By all accounts, Bishop Robinson is an exemplary pastor and administrator and much beloved by Episcopalians in the "Live Free or Die" state. His fellow bishops have shamed themselves in agreeing to "exercise restraint" by promising, basically, not to admit any more of his kind into their ranks.
And as for further promising not to authorize any public rites of blessing of same-sex unions, the bishops thus stand in opposition to the Baptismal Covenant of their own Prayer Book (see Book of Common Prayer 1979, p. 305) in which the church vows to strive for justice and peace among all people, and respect the dignity of every human being.
The bishops have strived for an unreachable compromise with uncompromising fundamentalists, and they have, as a result, disrespected the dignity of a number of human beings I know and love. Their names are: Charlene, Gloria, Terry, Paul, Jerry, Ralph, Steve, Jeff, Sean, Jim, Linda, Ellen - and the list goes on.

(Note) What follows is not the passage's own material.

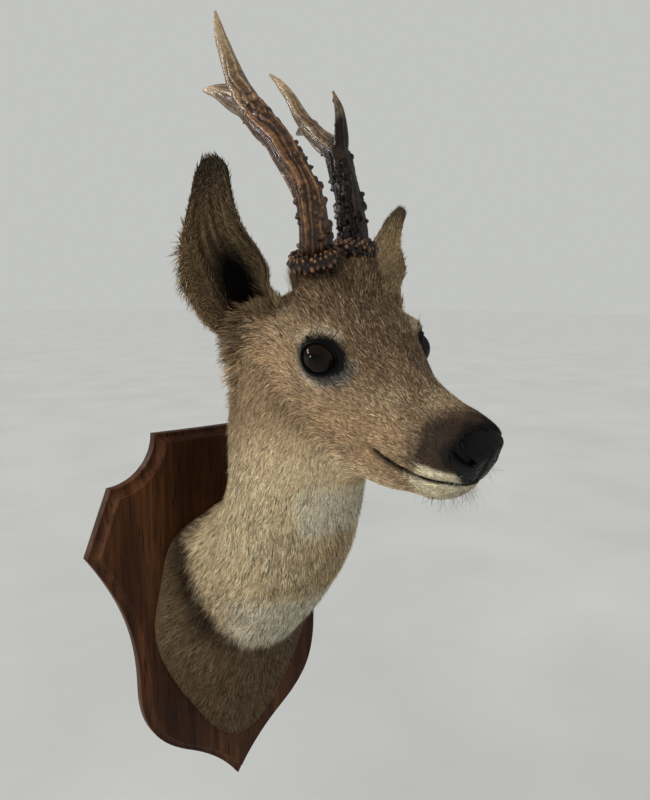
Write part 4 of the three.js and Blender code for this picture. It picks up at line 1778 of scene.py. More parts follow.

Of the 12 named above, two are distinguished priests, five are members of my congregation and the other five are dear and trusted friends. All are gay. All are Episcopalians. And I would, if asked, offer blessings upon their unions as quickly as I agreed to co-officiate at the weddings of my sons and daughters-in-law in 1991 and 1993.
You can choose: I'm either hot or cold on this issue, but damned well not lukewarm.